▶ **Stated goal**:
Find every line in the records below that holds the word "parts", and copy it out.

— START OF Supplied data —

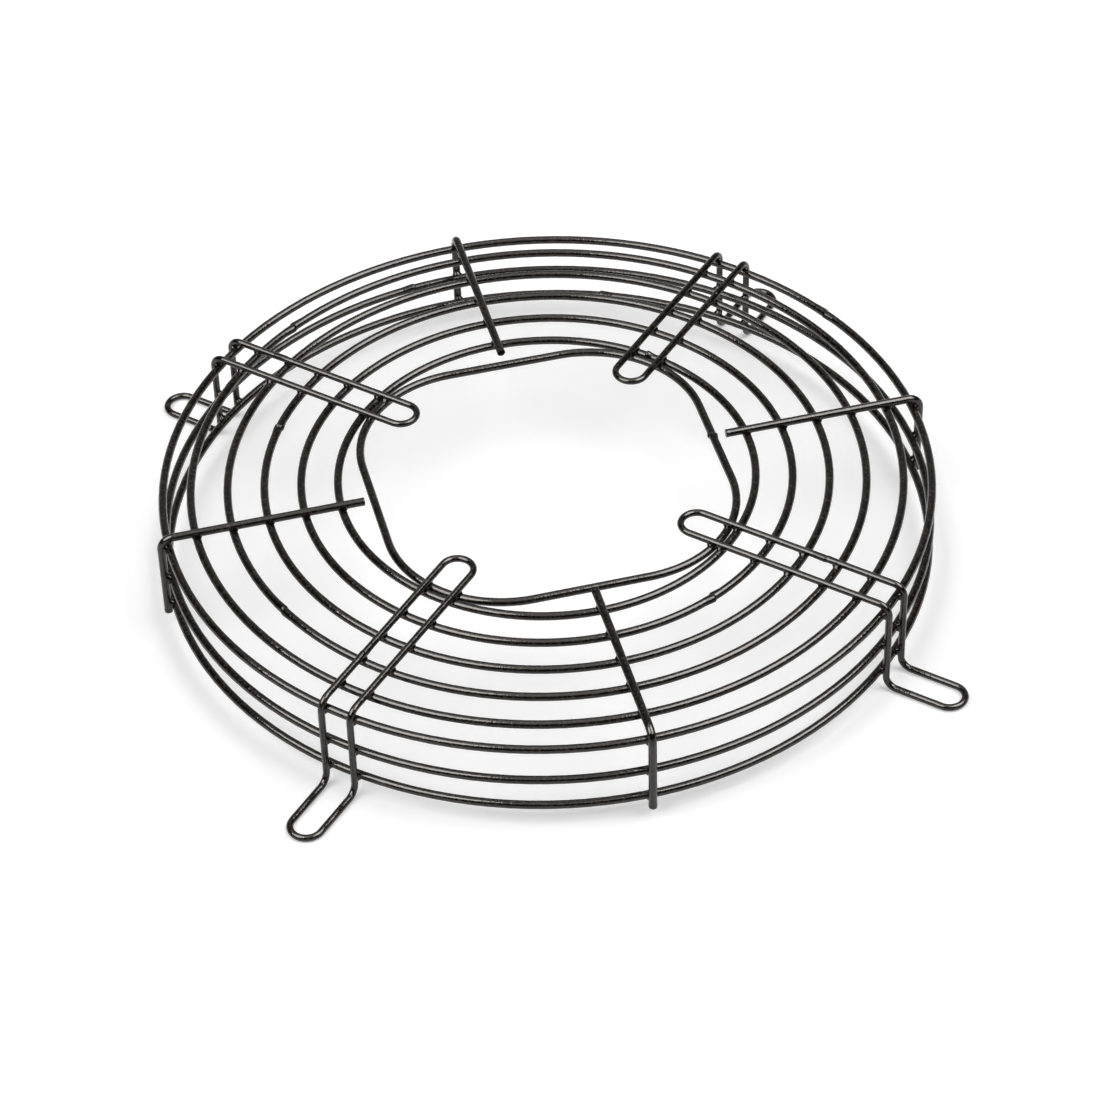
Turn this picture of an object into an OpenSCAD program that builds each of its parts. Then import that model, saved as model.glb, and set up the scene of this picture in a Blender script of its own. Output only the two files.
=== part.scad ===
// Wire fan guard: a shallow basket of welded round wire.
// Nine closed rings are held by four legs, each one closed loop of wire that runs over the
// flat grille, down the side wall and out into a looped foot, and by four L-shaped spokes.
// Frame: Z up, millimetres. The origin is on the fan's axis, on the face that the feet stand on.
// The legs lie over the X and Y axes, and the spokes lie midway between them.

/* [Wire] */
// Diameter of the wire that the rings are made from
ring_wire_d = 3; // [2:0.1:4]
// Diameter of the wire that the four legs are bent from
leg_wire_d = 2.5; // [1.8:0.1:3.6]
// Diameter of the wire that the four spokes are bent from
spoke_wire_d = 3; // [2:0.1:4]
// Inside radius of each bend between the grille, the side wall and a foot
bend_inside_r = 3; // [2:0.25:5]
// How far a weld presses a leg or a spoke down onto the ring that it crosses
weld_set_down = 0.3; // [0.1:0.05:0.5]
// Gap left between a ring and the seat that the weld presses into a leg or a spoke
weld_gap = 0.01; // [0.01:0.01:0.05]

/* [Flat grille] */
// How many round rings lie flat, inside the rim ring
flat_ring_count = 5; // [2:1:5]
// Radius of the first flat ring, to the middle of its wire
first_ring_r = 75; // [72:0.5:80]
// Step in radius from one flat ring to the next
ring_pitch = 13.2; // [9:0.1:14]
// Radius of the rim ring and of both side rings, to the middle of the wire
rim_ring_r = 138; // [134:0.5:160]

/* [Motor opening] */
// Clear width between opposite sides of the rounded square ring
motor_opening_w = 123; // [117:0.5:130]
// Gap between the corners of the square ring and the first flat ring
motor_ring_corner_gap = 0.4; // [0.2:0.1:1]

/* [Side wall] */
// Height of the flat rings above the feet's mounting face, to the middle of their wire
grille_h = 36; // [32:0.5:60]
// How far the rim ring sits below the flat rings
rim_ring_drop = 1.6; // [1.2:0.1:4]
// How far the upper side ring sits below the flat rings
upper_side_drop = 16.1; // [10:0.1:20]
// How far the lower side ring sits below the flat rings
lower_side_drop = 28.1; // [24:0.1:28.5]

/* [Legs] */
// Clear width of the slot between the two runs of a leg, which takes a screw
leg_slot_w = 9; // [6:0.25:12]
// Distance from the axis to the inner edge of a leg's inner loop
leg_inner_r = 54.6; // [48:0.2:60]
// Distance from the axis to the outer edge of a foot loop
foot_outer_r = 169; // [162:0.5:185]

/* [Spokes] */
// How far a spoke reaches inward past the middle of the first flat ring
spoke_overhang = 8; // [3:0.25:8.5]
// How far a spoke's lower end reaches below the middle of the lower side ring
spoke_tail = 3.4; // [1.8:0.1:3.5]

/* [Hidden] */
LEGS = ["right_leg", "back_leg", "left_leg", "front_leg"];
SPOKES = ["back_right_spoke", "back_left_spoke", "front_left_spoke", "front_right_spoke"];
FLAT_RINGS = [for (i = [1 : flat_ring_count]) str("flat_ring_", i)];

// Smoothness of a ring's sweep, of a bend, and of the wire's own section
ring_fn = 240;
bend_fn = 96;
wire_fn = 32;
coat_black = [0.10, 0.095, 0.09];

// Heights of the side wall's rings
rim_ring_z = grille_h - rim_ring_drop;
upper_side_z = grille_h - upper_side_drop;
lower_side_z = grille_h - lower_side_drop;

// A length rounded to the nearest micrometre, so that wires placed end to end meet exactly
function micron(length) = round(length * 1000) / 1000;

// Rounded square, to the middle of its wire: distance from the axis to a side and to a corner's
// tip, and the radius of a corner. A side's straight part reaches side_half_l each way.
side_r = (motor_opening_w + ring_wire_d) / 2;
corner_tip_r = first_ring_r - ring_wire_d - motor_ring_corner_gap;
corner_r = micron((side_r - corner_tip_r * cos(45)) / (1 - cos(45)));
side_half_l = side_r - corner_r;

// How far the middle of a wire that crosses a ring lies from the middle of the ring's wire
function crossing(wire_d) = (ring_wire_d + wire_d) / 2 - weld_set_down;
// Radius of a bend, to the middle of the wire
function bend_r(wire_d) = bend_inside_r + wire_d / 2;

// Legs: half the spacing of the two runs, and the centres of the two loops
leg_run_y = (leg_slot_w + leg_wire_d) / 2;
leg_inner_centre_r = leg_inner_r + leg_wire_d / 2 + leg_run_y;
foot_centre_r = foot_outer_r - leg_wire_d / 2 - leg_run_y;
foot_z = leg_wire_d / 2;

// Radius of a flat ring, counted from the innermost
function flat_ring_r(i) = first_ring_r + (i - 1) * ring_pitch;
// Distance along a run from the axis to where it is r from the axis, off to one side by y
function along_run(r, y) = sqrt(r * r - y * y);

// Wire along +X from the origin
module straight_wire(wire_d, length) {
    rotate([0, 90, 0]) cylinder(d = wire_d, h = length, $fn = wire_fn);
}

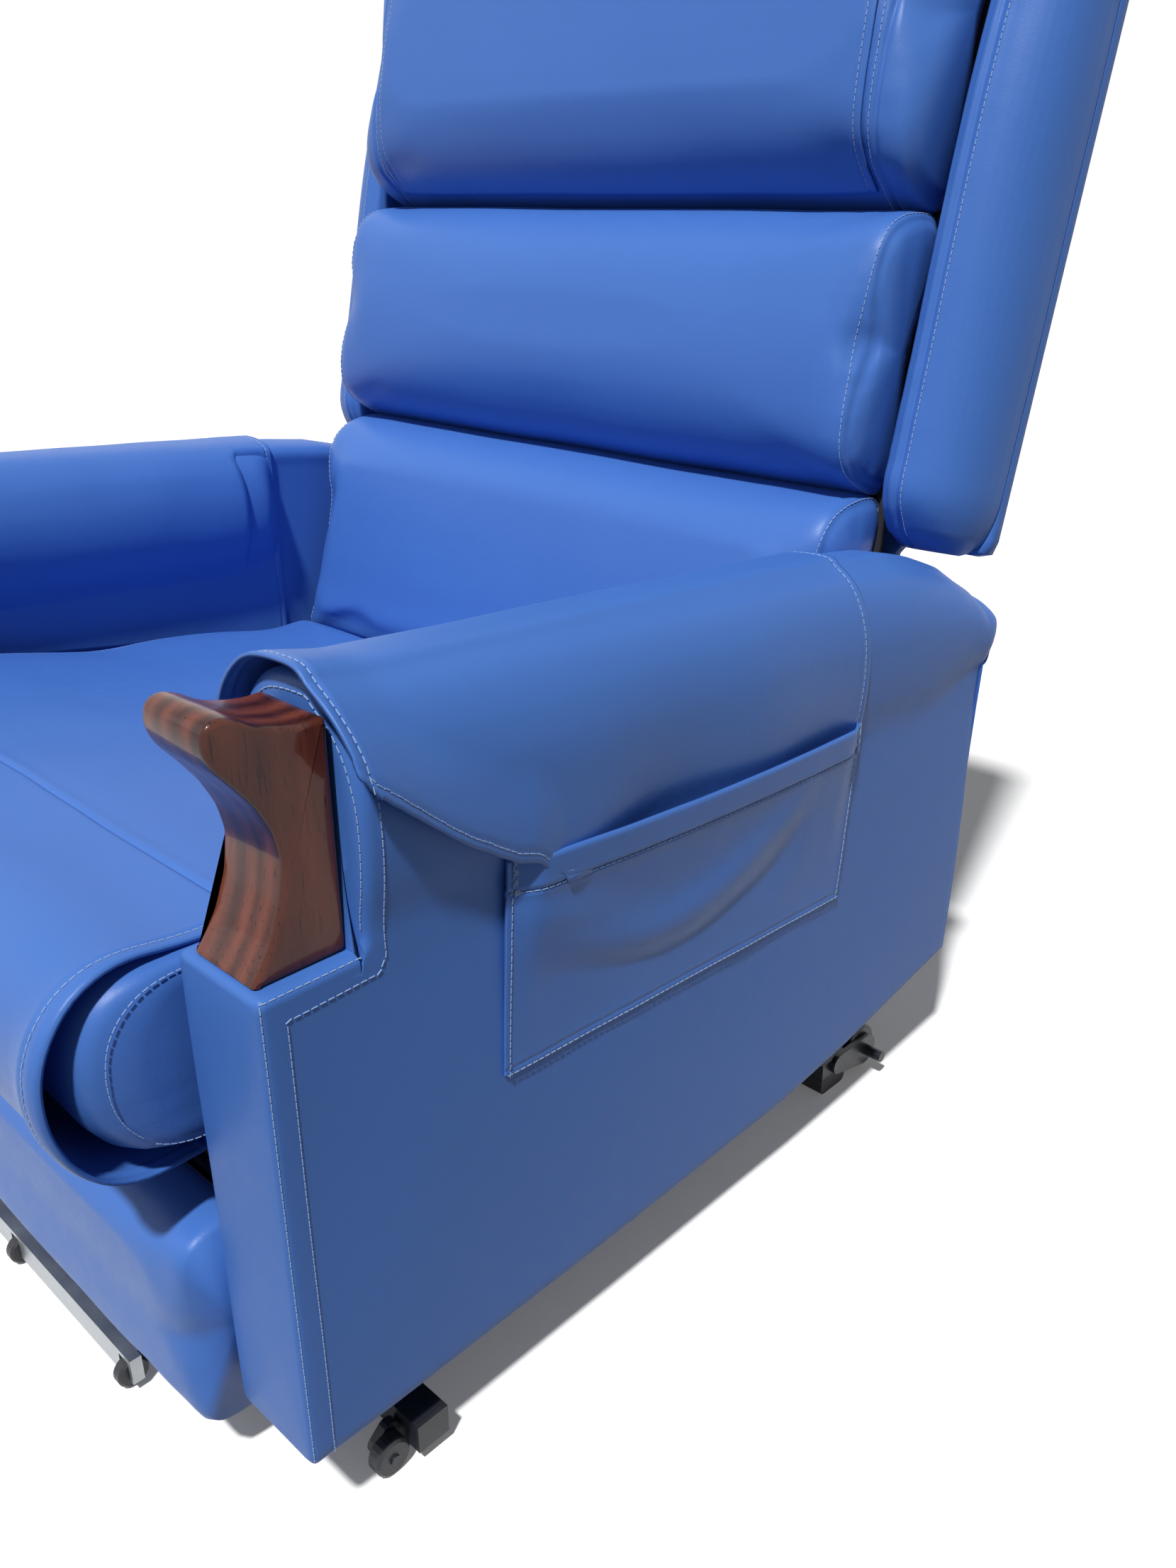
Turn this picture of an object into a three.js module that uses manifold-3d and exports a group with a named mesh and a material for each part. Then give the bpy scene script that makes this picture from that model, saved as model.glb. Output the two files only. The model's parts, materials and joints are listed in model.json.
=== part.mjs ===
// Riser-recliner patient chair: millimetres, +Z up, front towards -Y, floor at z = 0.
// Built about the chair's centre plane x = 0, then shifted so the footprint is centred on the origin.
import * as THREE from 'three';
import { mergeVertices } from 'three/addons/utils/BufferGeometryUtils.js';
import Module from 'manifold-3d';

const wasm = await Module();
wasm.setup();

// ---------------------------------------------------------------- driving dimensions
const HALF_WIDTH = 480;        // centre plane to the outer face of a side panel
const ARM_THICK = 88;          // thickness of a side panel
const PANEL_FRONT = -516;      // front face of the side panels
const PANEL_REAR = 310;        // rear face of the side panels
const PANEL_BOTTOM = 80;       // underside of the side panels above the floor
const STEP_TOP = 455;          // ledge at the arm's front that carries the knuckle
const STEP_DEPTH = 72;         // front to back size of that ledge
const ARM_TOP = 622;           // top of the arm roll at its front end
const ARM_DROP = 0.0576;       // fall of the arm towards the rear, per mm
const SEAT_TOP = 428;          // top of the seat cushion at its front crown
const SEAT_FALL = 0.143;       // fall of the seat towards the rear, per mm
const SEAT_THICK = 138;        // thickness of the seat cushion
const BACK_RAKE = 13.8 * Math.PI / 180; // lean of the backrest from upright
const BACK_TOP = 968;          // backrest height above its hinge, along the lean
const WHEEL_R = 15.5;          // small front wheels
const REAR_WHEEL_R = 25;       // rear wheels
const TUBE = 26;               // height of the base cross tubes
const LEGREST_TOP = 230;       // top edge of the legrest pad
const LEGREST_BOTTOM = 36;     // lower edge of the legrest pad
const LIFT_CRANK = 75;         // radius of the lift crank
const GAP = 0.3;               // seat clearance between touching pieces
const RUN = 0.35;              // running clearance of pins and wheels

// places worked out from the sizes above
const PANEL_IN = HALF_WIDTH - ARM_THICK;
const STEP_BACK = PANEL_FRONT + STEP_DEPTH;
const HINGE = { y: PANEL_REAR - 105, z: 235 };           // backrest hinge
const LEG_PIVOT = { y: PANEL_FRONT + 50, z: 197 };       // legrest pivot
const LIFT_A = { y: PANEL_REAR - 210, z: 76 };           // lift arm to base
const LIFT_B = { y: PANEL_FRONT + 186, z: 110 };         // lift arm to chassis
const RAIL_OUT = PANEL_IN - GAP;
const RAIL_T = 12;
const RAIL_IN = RAIL_OUT - RAIL_T;
const BASE_Z = 12;                                        // underside of the cross tubes
const BASE_TOP = BASE_Z + TUBE;
const FRONT_TUBE = { y0: PANEL_FRONT + 91, y1: PANEL_FRONT + 120 };
const REAR_TUBE = { y0: PANEL_REAR - 158, y1: PANEL_REAR - 115 };
const LEG_FRONT = PANEL_FRONT - 26;
const LEG_BACK = PANEL_FRONT + 34;
const armTop = (y) => ARM_TOP - ARM_DROP * (y - STEP_BACK);
const DECK_TOP_FRONT = SEAT_TOP - SEAT_THICK;
const deckTop = (y) => DECK_TOP_FRONT - SEAT_FALL * (y - (PANEL_FRONT + 16));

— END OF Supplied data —

▶ **Full solution**:
Turn this picture of an object into an OpenSCAD program that builds each of its parts. Then import that model, saved as model.glb, and set up the scene of this picture in a Blender script of its own. Output only the two files.
Turn this picture of an object into a three.js module that uses manifold-3d and exports a group with a named mesh and a material for each part. Then give the bpy scene script that makes this picture from that model, saved as model.glb. Output the two files only. The model's parts, materials and joints are listed in model.json.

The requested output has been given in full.